Divide the class into two teams. Put each team in a line. The teams will sit on the floor and face each other. Go down the row asking each person, going back and forth from one team to the other. Thinking of conserving energy, read a statement and ask if it is a good action or bad action and why.
- Mary leaves the television on while she goes out to play.
- Jim puts a sweater on instead of turning up the heat.
- Dad leaves the computer on all night.
- The parents take turns driving the children in the neighborhood to school.
- Mom replaced all the light bulbs with energy-saving bulbs.
- Sue left the water running while she brushed her teeth.
- Michael left his bedroom window open when the heat was on.
- Matthew leaves the refrigerator open while he is thinking about what he wants to eat.
- The family recycles paper and soda cans.
- Sarah leaves her bedroom light on when she goes away for the day.
- Natalie opens the curtains for sunlight instead of turning on the light.
- Dad takes a shower that lasts twenty minutes.
- Steve throws garbage in the water when he is out for a boat ride.
- Bonnie used her towel more than once before washing it.
- John hangs some of the clothes outside to dry.
- Dad planted trees near the house to provide shade.
- The family left lights on when they went on vacation.
- The children rode their bikes to the neighbors instead of having mom drive them over.
- The classroom has a recycle basket to put used paper in.
- The family has a game night once a week and doesn’t turn on the television.

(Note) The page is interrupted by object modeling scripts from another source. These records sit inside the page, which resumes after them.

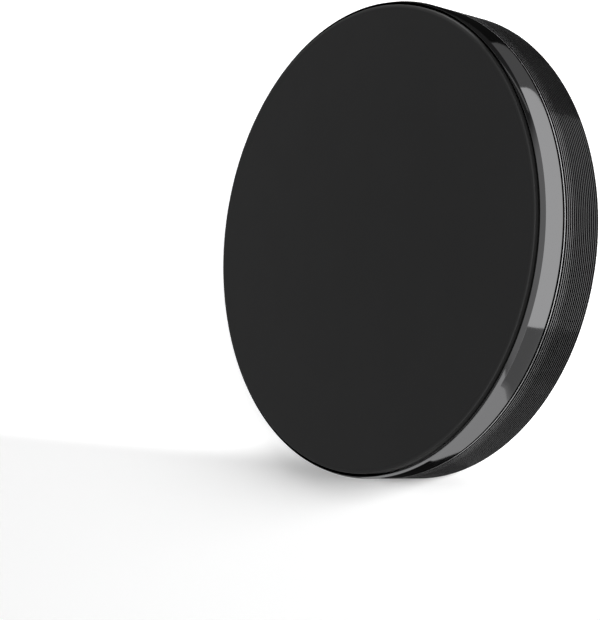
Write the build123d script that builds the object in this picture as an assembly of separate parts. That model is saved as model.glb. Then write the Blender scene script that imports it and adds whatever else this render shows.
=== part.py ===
from build123d import *
from math import asin, pi
import os

# A magnetic phone holder for a dashboard: a round metal puck, stuck down by its foam back.
# All lengths are in millimetres. The foam's sticking face lies on z = 0, and +Z is the puck's
# axis, towards the phone. Every height is stacked up from the foam's sticking face.

# Housing, outside
housing_diameter = 40.0
lip_bevel_width = 0.14
lip_bevel_height = 0.475
lip_land_width = 0.025
lip_corner_radius = 0.10
band_height = 1.825
rim_chamfer = 0.04
rim_land_height = 0.02

# Turned rings round the housing, the first ones wider than the rest
ring_depth = 0.10
wide_ring_pitch = 0.290
wide_ring_count = 2
ring_pitch = 0.2167

# Housing, inside
side_wall = 1.8
front_web_thickness = 0.8
plate_seat_width = 0.7
bore_mouth_chamfer = 0.15
bore_corner_chamfer = 0.20

# Face pad and the film under it
pad_thickness = 1.25
pad_edge_radius = 0.15
pad_side_gap = 0.235
pad_stand_proud = 0.24
pad_film_thickness = 0.10
pad_film_edge_margin = 0.60

# Magnets, a stock disc size
magnet_diameter = 10.0
magnet_thickness = 2.0
magnet_edge_chamfer = 0.20
magnet_side_clearance = 0.05
magnet_headroom = 0.10

# Moulded carrier
carrier_side_clearance = 0.10
carrier_lead_in_chamfer = 0.30
pocket_outer_wall = 1.05
pocket_between_wall = 1.80
skirt_wall = 0.8
hub_diameter = 3.8
centre_core_wall = 1.55
outer_core_diameter = 3.0
outer_core_wall = 0.8
core_floor_thickness = 0.6
rib_thickness = 0.8

# Steel plate behind the magnets
yoke_thickness = 1.0
yoke_edge_chamfer = 0.15
yoke_side_clearance = 0.10
hub_clearance = 0.10

# Back plate and mounting foam
back_plate_thickness = 1.0
back_plate_side_clearance = 0.08
back_plate_chamfer = 0.25
foam_thickness = 1.0
foam_sunk_depth = 0.40
foam_edge_gap = 0.90

# Radii that follow from the sizes above, from the outside in
housing_radius = housing_diameter / 2
recess_radius = housing_radius - lip_bevel_width - lip_land_width
pad_radius = recess_radius - pad_side_gap
pad_film_radius = pad_radius - pad_film_edge_margin
bore_radius = housing_radius - side_wall
plate_seat_radius = bore_radius + plate_seat_width
back_plate_radius = plate_seat_radius - back_plate_side_clearance
foam_radius = plate_seat_radius - foam_edge_gap
carrier_radius = bore_radius - carrier_side_clearance
skirt_radius = carrier_radius - skirt_wall
yoke_radius = skirt_radius - yoke_side_clearance
magnet_radius = magnet_diameter / 2
pocket_radius = magnet_radius + magnet_side_clearance
magnet_circle_radius = carrier_radius - pocket_outer_wall - pocket_radius
centre_core_radius = magnet_circle_radius - pocket_radius - centre_core_wall
outer_core_radius = outer_core_diameter / 2
outer_core_circle_radius = carrier_radius - outer_core_wall - outer_core_radius
hub_radius = hub_diameter / 2
yoke_hole_radius = hub_radius + hub_clearance

# As many magnets as fit round the carrier with their walls between them
magnet_pitch = 2 * pocket_radius + pocket_between_wall
magnet_count = int(pi / asin(magnet_pitch / (2 * magnet_circle_radius)))

# Heights, stacked from the foam's sticking face
rim_z = foam_thickness - foam_sunk_depth
back_plate_z = foam_thickness
yoke_z = back_plate_z + back_plate_thickness
magnet_z = yoke_z + yoke_thickness
magnet_top_z = magnet_z + magnet_thickness
bore_roof_z = magnet_top_z + magnet_headroom
recess_floor_z = bore_roof_z + front_web_thickness
pad_z = recess_floor_z + pad_film_thickness
pad_top_z = pad_z + pad_thickness
housing_top_z = pad_top_z - pad_stand_proud
band_top_z = housing_top_z - lip_bevel_height
band_bottom_z = band_top_z - band_height
lowest_crest_z = rim_z + rim_chamfer + rim_land_height


def turned(points, rounded=()):
    """Solid of revolution about Z of a closed outline of (radius, height) points.

    Each entry of rounded is an outline point and the radius of its corner.
    """
    with BuildPart() as part:
        with BuildSketch(Plane.XZ) as outline:
            with BuildLine():
                Polyline(*points, close=True)
            make_face()
            for (radial, height), corner_radius in rounded:
                corner = outline.vertices().sort_by_distance((radial, height, 0))[0]
                fillet(corner, corner_radius)
        revolve(axis=Axis.Z)
    return part.part


def ring_profile():
    """Crest and root points of the turned rings, from the band down to the rim."""
    crest_z = band_bottom_z
    points = [(housing_radius, crest_z)]
    pitch = wide_ring_pitch
    while crest_z - pitch >= lowest_crest_z:
        points.append((housing_radius - ring_depth, crest_z - pitch / 2))
        points.append((housing_radius, crest_z - pitch))
        crest_z -= pitch
        if len(points) > 2 * wide_ring_count:
            pitch = ring_pitch
    return points


def make_housing():
    """Turned cup: rings, band and lip outside, pad recess in front, stepped bore behind."""
    lip_corner = (housing_radius, band_top_z)
    outside = [
        (housing_radius - rim_chamfer, rim_z),
        (housing_radius, rim_z + rim_chamfer),
        *reversed(ring_profile()),
        lip_corner,
        (housing_radius - lip_bevel_width, housing_top_z),
    ]
    recess = [
        (recess_radius, housing_top_z),
        (recess_radius, recess_floor_z),
        (0, recess_floor_z),
    ]
    bore = [
        (0, bore_roof_z),
        (bore_radius - bore_corner_chamfer, bore_roof_z),
        (bore_radius, bore_roof_z - bore_corner_chamfer),
        (bore_radius, yoke_z),
        (plate_seat_radius, yoke_z),
        (plate_seat_radius, rim_z + bore_mouth_chamfer),
        (plate_seat_radius + bore_mouth_chamfer, rim_z),
    ]
    return turned(outside + recess + bore, [(lip_corner, lip_corner_radius)])


def make_face_pad():
    """Flat moulded pad whose front edge is rounded."""
    front_corner = (pad_radius, pad_top_z)
    outline = [
        (0, pad_z),
        (pad_radius, pad_z),
        front_corner,
        (0, pad_top_z),
    ]
    return turned(outline, [(front_corner, pad_edge_radius)])


def make_pad_adhesive():
    """Film disc under the pad, held back a little from the pad's edge."""
    outline = [
        (0, recess_floor_z),
        (pad_film_radius, recess_floor_z),
        (pad_film_radius, pad_z),
        (0, pad_z),
    ]
    return turned(outline)


def magnet_places():
    """Magnet centres, evenly round the carrier."""
    return PolarLocations(magnet_circle_radius, magnet_count)


def make_magnet(place):
    """One disc magnet with its edges broken, standing on the steel plate."""
    outline = [
        (0, magnet_z),
        (magnet_radius - magnet_edge_chamfer, magnet_z),
        (magnet_radius, magnet_z + magnet_edge_chamfer),
        (magnet_radius, magnet_top_z - magnet_edge_chamfer),
        (magnet_radius - magnet_edge_chamfer, magnet_top_z),
        (0, magnet_top_z),
    ]
    return place * turned(outline)


def make_carrier_blank():
    """Carrier before its pockets: a disc with a skirt round the steel plate and a hub through it."""
    outline = [
        (0, yoke_z),
        (hub_radius, yoke_z),
        (hub_radius, magnet_z),
        (skirt_radius, magnet_z),
        (skirt_radius, yoke_z),
        (carrier_radius, yoke_z),
        (carrier_radius, magnet_top_z - carrier_lead_in_chamfer),
        (carrier_radius - carrier_lead_in_chamfer, magnet_top_z),
        (0, magnet_top_z),
    ]
    return turned(outline)


def make_magnet_carrier():
    """Moulded tray with through pockets, and blind cores that leave a floor, ribs and a hub."""
    halfway_angle = 180 / magnet_count
    rib_reach = centre_core_radius + rib_thickness
    core_depth = magnet_thickness - core_floor_thickness
    with BuildPart() as carrier:
        add(make_carrier_blank())
        with BuildSketch(Plane.XY.offset(magnet_z)):
            with magnet_places():
                Circle(pocket_radius)
        extrude(amount=magnet_thickness, mode=Mode.SUBTRACT)
        with BuildSketch(Plane.XY.offset(magnet_top_z)):
            Circle(centre_core_radius)
            Circle(hub_radius, mode=Mode.SUBTRACT)
            with PolarLocations(rib_reach / 2, magnet_count, start_angle=halfway_angle):
                Rectangle(rib_reach, rib_thickness, mode=Mode.SUBTRACT)
            with PolarLocations(outer_core_circle_radius, magnet_count, start_angle=halfway_angle):
                Circle(outer_core_radius)
        extrude(amount=-core_depth, mode=Mode.SUBTRACT)
    return carrier.part


def make_yoke_plate():
    """Blanked steel disc with a hole for the carrier's hub."""
    outline = [
        (yoke_hole_radius, yoke_z),
        (yoke_radius - yoke_edge_chamfer, yoke_z),
        (yoke_radius, yoke_z + yoke_edge_chamfer),
        (yoke_radius, magnet_z),
        (yoke_hole_radius, magnet_z),
    ]
    return turned(outline)


def make_back_plate():
    """Moulded disc that closes the bore, with a lead-in chamfer towards its seat."""
    outline = [
        (0, back_plate_z),
        (back_plate_radius, back_plate_z),
        (back_plate_radius, yoke_z - back_plate_chamfer),
        (back_plate_radius - back_plate_chamfer, yoke_z),
        (0, yoke_z),
    ]
    return turned(outline)


def make_mounting_foam():
    """Die-cut disc of double-sided foam, part sunk inside the housing's rim."""
    outline = [
        (0, 0),
        (foam_radius, 0),
        (foam_radius, foam_thickness),
        (0, foam_thickness),
    ]
    return turned(outline)


def make_parts():
    """Every piece of the holder, by its name."""
    parts = {
        "housing": make_housing(),
        "face_pad": make_face_pad(),
        "pad_adhesive": make_pad_adhesive(),
        "magnet_carrier": make_magnet_carrier(),
        "yoke_plate": make_yoke_plate(),
        "back_plate": make_back_plate(),
        "mounting_foam": make_mounting_foam(),
    }
    for number, place in enumerate(magnet_places(), start=1):
        parts[f"magnet_{number}"] = make_magnet(place)
    return parts


os.makedirs("parts", exist_ok=True)
for name, solid in make_parts().items():
    export_step(solid, f"parts/{name}.step")
    print(f"{name} {solid.volume:.1f} mm3")
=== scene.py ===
import logging
import math
from dataclasses import dataclass, field
from enum import Enum
from functools import reduce

import bmesh
import bpy
from mathutils import Matrix, Vector


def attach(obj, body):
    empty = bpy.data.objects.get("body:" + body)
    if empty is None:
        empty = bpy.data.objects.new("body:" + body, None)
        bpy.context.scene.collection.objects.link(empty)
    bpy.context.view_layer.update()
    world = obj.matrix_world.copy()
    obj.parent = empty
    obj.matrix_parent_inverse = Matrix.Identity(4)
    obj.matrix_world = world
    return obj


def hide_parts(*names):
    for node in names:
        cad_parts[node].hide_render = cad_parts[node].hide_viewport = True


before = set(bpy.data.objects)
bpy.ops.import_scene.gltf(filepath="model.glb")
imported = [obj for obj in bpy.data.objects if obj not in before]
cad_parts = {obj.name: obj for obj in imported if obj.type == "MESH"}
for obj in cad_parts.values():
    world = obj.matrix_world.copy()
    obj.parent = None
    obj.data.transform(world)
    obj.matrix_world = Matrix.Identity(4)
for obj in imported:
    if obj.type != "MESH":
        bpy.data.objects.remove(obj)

LOG = logging.getLogger("phone_holder")
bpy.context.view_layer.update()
RING_FLAG = "ring_template"
MERGE_DISTANCE = 0.0000005
Point = tuple[float, float]
Span = tuple[float, float]
Run = tuple[Point, ...]
Colour = tuple[float, float, float]
Defaults = tuple[tuple[str, float], ...]
Node = bpy.types.Node
Socket = bpy.types.NodeSocket
Sockets = bpy.types.bpy_prop_collection


class ShellInput(Enum):
    """Inputs of the turned shell tree; a turned piece's fields have the same names in small letters."""

    CREST_RADIUS = "Crest radius"
    RINGS_TOP = "Rings top"
    WIDE_PITCH = "Wide ring pitch"
    WIDE_COUNT = "Wide ring count"
    FINE_PITCH = "Fine ring pitch"
    FINE_COUNT = "Fine ring count"
    PATH_RADIUS = "Path radius"
    SEGMENTS = "Segments"
    SHARP_ANGLE = "Sharp angle"
    MATERIAL = "Material"


def opaque(colour: Colour) -> tuple[float, float, float, float]:
    """The colour with an alpha of 1, as a colour socket takes it."""
    return (*colour, 1.0)


def grey(level: float) -> tuple[float, float, float, float]:
    """A neutral colour of that linear level, as a colour socket takes it."""
    return opaque((level, level, level))


def scaled(colour: Colour, factor: float) -> Colour:
    """The colour made lighter or darker by a factor."""
    return tuple(min(1.0, factor * level) for level in colour)


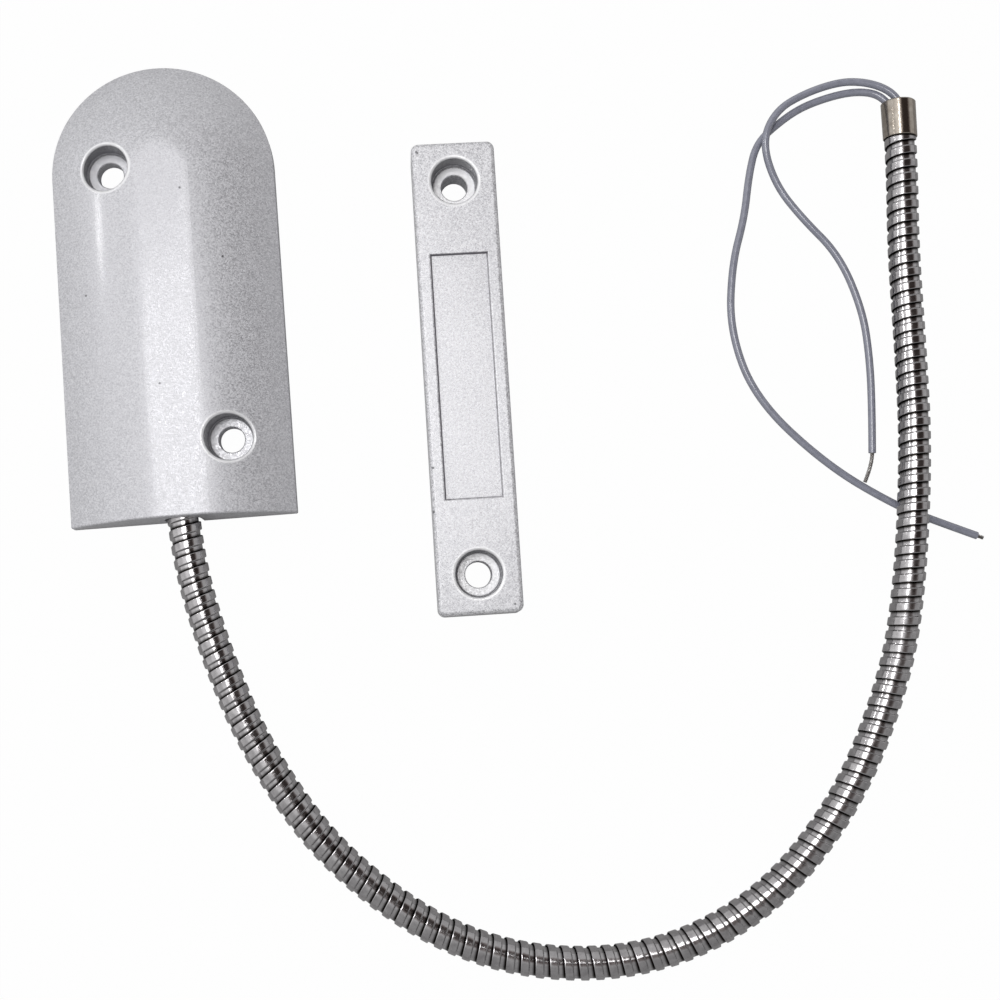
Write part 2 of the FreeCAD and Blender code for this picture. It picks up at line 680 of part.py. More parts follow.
def make_capsule():
    """Glass tube, closed round the lead at each end."""
    outer = "capsule_diameter / 2"
    inner = "capsule_diameter / 2 - capsule_glass"
    lead = "lead_diameter / 2"
    end = "capsule_length / 2"
    seal = "(capsule_length / 2 - capsule_seal_length)"
    shoulder = "(capsule_length / 2 - capsule_end_bevel)"
    taper = "(capsule_length / 2 - capsule_seal_length - capsule_end_bevel)"
    capsule = turned_body("reed_capsule", [
        (lead, "-" + end), (outer + " - capsule_end_bevel", "-" + end), (outer, "-" + shoulder),
        (outer, shoulder), (outer + " - capsule_end_bevel", end), (lead, end), (lead, seal),
        (inner, taper), (inner, "-" + taper), (lead, "-" + seal)])
    place(capsule, REED_X, REED_Y, "reed_height")
    return capsule


def make_blade(label, rotation, tip_shift):
    """One reed: a round lead that is flattened to a paddle, its tip at the body's origin."""
    body = new_body(label)
    paddle = new_sketch(body, label + "_paddle_section", "XZ_Plane")
    low = "contact_gap / 2"
    high = "contact_gap / 2 + paddle_thickness"
    draw_outline(paddle, [("-paddle_width / 2", low), ("paddle_width / 2", low),
                          ("paddle_width / 2", high), ("-paddle_width / 2", high)])
    add_pad(body, label + "_paddle", paddle, "paddle_length", backwards=True)
    lead = new_sketch(body, label + "_lead_section", "XZ_Plane", "-(paddle_length - paddle_root_length)")
    draw_circle(lead, "0", "0", "lead_diameter")
    add_pad(body, label + "_lead", lead,
            "lead_reach + paddle_overlap / 2 - paddle_length + paddle_root_length", backwards=True)
    body.Placement = FreeCAD.Placement(Vector(0, 0, 0), rotation)
    place(body, REED_X, REED_Y + " + " + tip_shift, "reed_height")
    return body


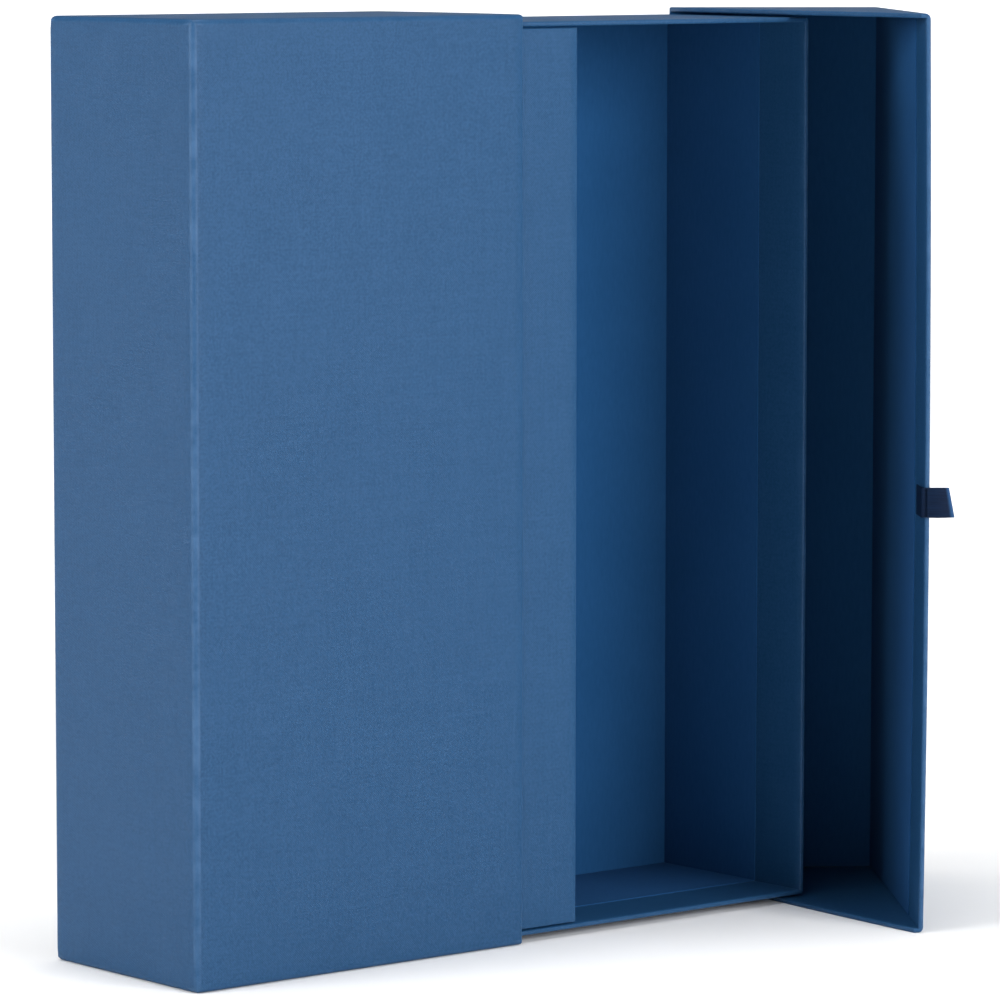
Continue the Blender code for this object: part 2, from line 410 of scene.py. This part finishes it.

Writing Activity: Write three ways that you can conserve energy.
Homework: Ask a parent to help you find things in your house that use different kinds of energy. Write down some of the things you find. Download the worksheet to give to your students to help complete this assignemnt.
Five Minute Extra:
Which things do YOU power? bicycle, train, seesaw, skates, bus, canoe, car, power mower, swing, tractor, plane
Did you know?
Electric eels and certain other kinds of fish generate electricity!